Written exercise | Copy each line below that includes "json".

Supplied data |

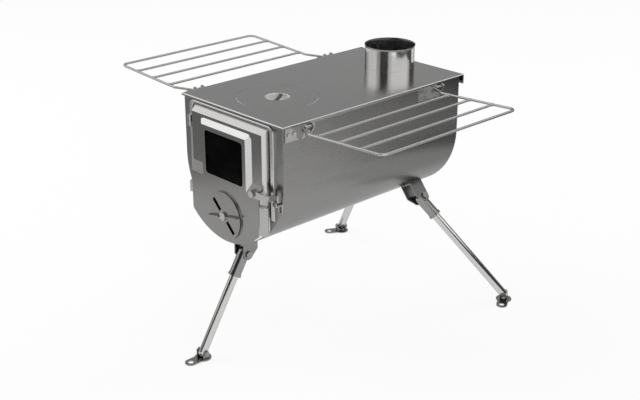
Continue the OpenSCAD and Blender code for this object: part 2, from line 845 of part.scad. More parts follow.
module shelf(side) {
    pin_start = crank_run;
    pin_end = crank_run + 2 * bracket_t + ear_gap + 5;
    color(BRIGHT) on_side(side) translate([shelf_pivot_x, shelf_bar_y, shelf_pivot_z])
    rotate([0, -shelf_tilt, 0]) {
        bent_wire(
            [[0, pin_end], [0, pin_start], [crank_x, 0], [shelf_reach, 0],
             [shelf_reach, shelf_len], [crank_x, shelf_len],
             [0, shelf_len + pin_start], [0, shelf_len + pin_end]],
            [0, 0, 0, corner_r, corner_r, 0, 0, 0]
        );
        for (i = [0:2]) wire([shelf_rods[i], 0, 0], [shelf_rods[i], shelf_len, 0], rod_r);
    }
}

module shelf_brackets(side) {
    base_top = top_z - bracket_drop;
    base_bottom = base_top - bracket_h;
    inner_x = shell_r + bracket_t;
    rest_z = shelf_pivot_z - wire_r - 0.1;
    color(STEEL) on_side(side) difference() {
        for (start = bracket_starts) translate([0, start, 0]) {
            translate([shell_r, 0, base_bottom]) cube([bracket_t, bracket_len, bracket_h]);
            for (y = [ear_front_y, bracket_len - bracket_t])
                slab(y, y + bracket_t) {
                    translate([shelf_pivot_x, shelf_pivot_z]) circle(ear_r);
                    polygon([
                        [inner_x - eps, base_bottom], [inner_x + 3, base_bottom],
                        [shelf_pivot_x + ear_r, shelf_pivot_z - 1], [shelf_pivot_x, shelf_pivot_z],
                        [inner_x - eps, shelf_pivot_z]
                    ]);
                }
            // lug on which the cranked wire rests
            translate([shelf_pivot_x + 2, ear_front_y, rest_z - bracket_t]) {
                translate([0, -lug_len, 0]) cube([lug_w, lug_len + bracket_t, bracket_t]);
                translate([0, 0, -lug_root]) cube([lug_w, bracket_t, lug_root + eps]);
            }
        }
        for (start = bracket_starts) translate([shelf_pivot_x, start, shelf_pivot_z])
            rod_y(wire_r + run_clear, ear_front_y - 1, bracket_len + 1);
        shelf_rivet_holes(6 * sheet);
    }
}

module bracket_rivets() {
    color(BRIGHT) for (side = [-1, 1]) on_side(side)
        for (start = bracket_starts, dy = [5, 13])
            translate([shell_r, start + dy, top_z - bracket_drop - bracket_h / 2]) {
                translate([(bracket_t - sheet) / 2, 0, 0]) rod_x(rivet_r, bracket_t + sheet + 2 * eps);
                translate([bracket_t + rivet_head_t / 2, 0, 0]) rod_x(rivet_head_r, rivet_head_t);
                translate([-sheet - rivet_head_t / 2, 0, 0]) rod_x(rivet_head_r, rivet_head_t);
            }
}

// ---------- legs ----------

// frame at a leg's hinge: X along the pin, -Z straight away from the shell, +Y the way the leg rakes
module at_hinge(leg) {
    if (leg == "front") translate(front_pivot) rotate([0, 0, 180]) children();
    else on_side(leg == "right" ? 1 : -1)
        translate(rear_pivot) rotate([0, rear_splay - 90, 0]) children();
}

// the same frame turned so that -Z runs down the leg
module along_leg(leg) {
    at_hinge(leg) rotate([leg == "front" ? front_rake : rear_rake, 0, 0]) children();
}

// frame at a foot pin: X along the pin, +Y outward over the floor
module at_foot(leg) {
    if (leg == "front") translate(front_foot) rotate([0, 0, 180]) children();
    else on_side(leg == "right" ? 1 : -1)
        translate(rear_foot) rotate([0, 0, rear_foot_turn]) children();
}

module leg_bracket(leg) {
    reach = leg_standoff + 12;
    cheek = (clevis_out - 0.3) / sqrt(2);
    color(STEEL) difference() {
        union() {
            at_hinge(leg) for (x = [-clevis_in - clevis_t, clevis_in])
                translate([x, 0, 0]) rotate([90, 0, 90]) linear_extrude(clevis_t) {
                    circle(clevis_out);
                    polygon([
                        [-clevis_tail, reach], [clevis_lead, reach], [clevis_lead, 0], [0, 0],
                        [-cheek, -cheek], [-clevis_tail, clevis_tail - 2 * cheek]
                    ]);
                }
            intersection() {
                at_hinge(leg) translate([-clevis_in - clevis_t, -clevis_tail, 0])
                    cube([2 * (clevis_in + clevis_t), clevis_tail + clevis_lead, reach]);
                translate([0, 0, arc_z]) rod_y(shell_r + clevis_t, front_y, rear_y);
            }
        }
        translate([0, 0, arc_z]) rod_y(shell_r, 2 * front_y, 2 * rear_y);
        at_hinge(leg) rod_x(leg_pin_r, 4 * socket_r);
    }
}

module leg_pin(leg) {
    half = clevis_in + clevis_t;
    color(BRIGHT) at_hinge(leg) {
        rod_x(leg_pin_r, 2 * half + 2 * eps);
        for (x = [-1, 1]) translate([x * (half + leg_pin_head_t / 2), 0, 0])
            rod_x(leg_pin_head_r, leg_pin_head_t);
    }
}

module leg_socket(leg) {
    color(STEEL) difference() {
        along_leg(leg) {
            sphere(socket_r);
            translate([0, 0, -socket_len]) cylinder(r = socket_r, h = socket_len);
            translate([0, 0, -socket_len]) cylinder(r = socket_rim_r, h = socket_rim_h);
        }
        along_leg(leg) translate([0, 0, -socket_len - 1])
            cylinder(r = leg_r, h = socket_len + 1 - tube_start);
        at_hinge(leg) rod_x(leg_pin_r + run_clear, 4 * socket_r);
    }
}

module leg_tube(leg) {
    len = leg == "front" ? front_leg_len : rear_leg_len;
    color(BRIGHT) difference() {
        along_leg(leg) {
            translate([0, 0, -len]) cylinder(r = leg_r, h = len - tube_start);
            translate([0, 0, -len]) sphere(leg_r);
        }
        along_leg(leg) translate([0, 0, -len + plug_len]) cylinder(r = leg_r - leg_wall, h = len);
        at_foot(leg) rod_x(foot_pin_r + run_clear, 4 * leg_r);
    }
}

module foot(leg) {
    floor_z = -foot_pin_h;
    eyelet_turn = leg == "front" ? 0 : -90;
    ear_half = foot_ear_in + foot_ear_t;
    color(STEEL) at_foot(leg) difference() {
        union() {
            translate([0, 0, floor_z]) cylinder(r = foot_r, h = foot_t);
            rotate([0, 0, eyelet_turn]) {
                translate([-eyelet_r, 0, floor_z]) cube([2 * eyelet_r, eyelet_reach, foot_t]);
                translate([0, eyelet_reach, floor_z]) cylinder(r = eyelet_r, h = foot_t);
            }
            for (x = [-ear_half, foot_ear_in]) translate([x, 0, 0]) {
                rotate([0, 90, 0]) cylinder(r = foot_ear_r, h = foot_ear_t);
                translate([0, -foot_ear_r, floor_z]) cube([foot_ear_t, 2 * foot_ear_r, foot_pin_h]);
            }
        }
        rotate([0, 0, eyelet_turn]) translate([0, eyelet_reach, floor_z - 1])
            cylinder(r = peg_hole_r, h = foot_t + 2);
        rod_x(foot_pin_r, 4 * leg_r);
    }
}

module foot_pin(leg) {
    half = foot_ear_in + foot_ear_t;
    color(BRIGHT) at_foot(leg) {
        rod_x(foot_pin_r, 2 * half + 2 * eps);
        for (x = [-1, 1]) translate([x * (half + foot_pin_head_t / 2), 0, 0])
            rod_x(foot_pin_head_r, foot_pin_head_t);
    }
}

firebox_shell();
front_plate();
rear_plate();
top_plate();
fire_grate();
flue_collar();
cooktop_lid();
lid_lifting_bar();
door_panel();
door_glass();
glass_gasket();
glass_retainer();
retainer_nuts();
frame_hinge_leaves();
door_hinge_leaves();
door_hinge_pins();
air_dial();
dial_rivet();
latch_lever();
latch_pivot();
latch_grip();
latch_keeper();
shelf(1);  // right_shelf
shelf(-1);  // left_shelf
shelf_brackets(1);  // right_shelf_brackets
shelf_brackets(-1);  // left_shelf_brackets
bracket_rivets();
leg_bracket("front");  // front_leg_bracket
leg_pin("front");  // front_leg_pin
leg_socket("front");  // front_leg_socket
leg_tube("front");  // front_leg_tube
foot("front");  // front_foot
foot_pin("front");  // front_foot_pin
leg_bracket("right");  // right_leg_bracket
leg_pin("right");  // right_leg_pin
leg_socket("right");  // right_leg_socket
leg_tube("right");  // right_leg_tube
foot("right");  // right_foot
foot_pin("right");  // right_foot_pin
leg_bracket("left");  // left_leg_bracket
leg_pin("left");  // left_leg_pin
leg_socket("left");  // left_leg_socket
leg_tube("left");  // left_leg_tube
foot("left");  // left_foot
foot_pin("left");  // left_foot_pin
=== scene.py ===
"""Looks of the tent stove: stainless materials, soft sheet edges, smooth wires, studio and camera.

Lengths are in metres, except where a name or a comment says millimetres. Azimuths are in degrees
and run from the front (-Y) towards +X.
"""

import json
import math

import bmesh
import bpy
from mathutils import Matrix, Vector

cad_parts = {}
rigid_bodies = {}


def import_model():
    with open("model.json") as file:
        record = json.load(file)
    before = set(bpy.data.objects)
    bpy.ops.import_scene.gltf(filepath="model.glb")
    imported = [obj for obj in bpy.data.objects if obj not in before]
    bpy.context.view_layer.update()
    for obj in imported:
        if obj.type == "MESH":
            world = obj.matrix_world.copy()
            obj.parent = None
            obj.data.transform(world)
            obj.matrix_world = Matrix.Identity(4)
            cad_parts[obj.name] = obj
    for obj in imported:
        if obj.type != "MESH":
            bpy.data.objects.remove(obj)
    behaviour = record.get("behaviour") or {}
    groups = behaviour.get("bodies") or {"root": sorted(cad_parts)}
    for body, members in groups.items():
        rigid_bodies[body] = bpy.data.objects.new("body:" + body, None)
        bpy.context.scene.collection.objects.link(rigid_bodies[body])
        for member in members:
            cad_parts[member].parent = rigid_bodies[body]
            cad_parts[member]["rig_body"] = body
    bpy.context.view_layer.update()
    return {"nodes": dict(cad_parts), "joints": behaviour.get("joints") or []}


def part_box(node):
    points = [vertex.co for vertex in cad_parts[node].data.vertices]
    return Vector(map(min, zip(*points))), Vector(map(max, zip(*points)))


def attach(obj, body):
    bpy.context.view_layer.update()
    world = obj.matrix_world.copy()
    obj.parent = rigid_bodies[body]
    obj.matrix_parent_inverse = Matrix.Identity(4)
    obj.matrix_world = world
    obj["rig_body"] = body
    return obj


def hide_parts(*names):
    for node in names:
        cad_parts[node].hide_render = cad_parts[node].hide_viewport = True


MM = 0.001
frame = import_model()
NODES = frame["nodes"]
scene = bpy.context.scene


# ---------- shader helpers ----------

WHITE = (1.0, 1.0, 1.0)
STEEL_TINT = (1.0, 0.99, 0.985)
STAIN_TINT = (1.0, 0.965, 0.92)     # faint warm clouds in the steel
SOOT_TINT = (1.0, 0.9, 0.8)
ROPE_TINT = (1.0, 0.98, 0.94)
ROPE_SHADE_TINT = (1.0, 0.98, 0.93)
MIX_A, MIX_B, MIX_RESULT = 6, 7, 2  # the colour sockets of a Mix node


def new_material(name):
    """An empty node material and its node tree."""
    material = bpy.data.materials.new(name)
    material.use_nodes = True
    material.node_tree.nodes.clear()
    return material, material.node_tree


def add(tree, kind, inputs=None, **settings):
    """Adds a node, sets its attributes, then sets or links its inputs by name or index."""
    node = tree.nodes.new(kind)
    for key, value in settings.items():
        setattr(node, key, value)
    for key, value in (inputs or {}).items():
        if isinstance(value, bpy.types.NodeSocket):
            tree.links.new(value, node.inputs[key])
        else:
            node.inputs[key].default_value = value
    return node


def grey(value, tint=WHITE):
    return (value * tint[0], value * tint[1], value * tint[2], 1.0)


def object_coords(tree):
    return add(tree, "ShaderNodeTexCoord").outputs["Object"]


def noise(tree, vector, scale, detail=2.0, rough=0.5):
    return add(tree, "ShaderNodeTexNoise", {
        "Vector": vector, "Scale": scale, "Detail": detail, "Roughness": rough,
    }).outputs["Fac"]


def remap(tree, value, low, high, from_low=0.3, from_high=0.7):
    """Maps a noise value from its usual span to low..high."""
    return add(tree, "ShaderNodeMapRange", {
        "Value": value, "From Min": from_low, "From Max": from_high,
        "To Min": low, "To Max": high,
    }).outputs["Result"]


def mix_color(tree, factor, a, b):
    return add(tree, "ShaderNodeMix", {
        "Factor": factor, MIX_A: a, MIX_B: b,
    }, data_type="RGBA").outputs[MIX_RESULT]


def mix_shader(tree, factor, a, b):
    return add(tree, "ShaderNodeMixShader", {"Fac": factor, 1: a, 2: b}).outputs["Shader"]


def math_node(tree, operation, a, b):
    return add(tree, "ShaderNodeMath", {0: a, 1: b}, operation=operation).outputs[0]


def diffuse(tree, value):
    return add(tree, "ShaderNodeBsdfDiffuse", {"Color": grey(value)}).outputs["BSDF"]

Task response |
import json
    with open("model.json") as file:
        record = json.load(file)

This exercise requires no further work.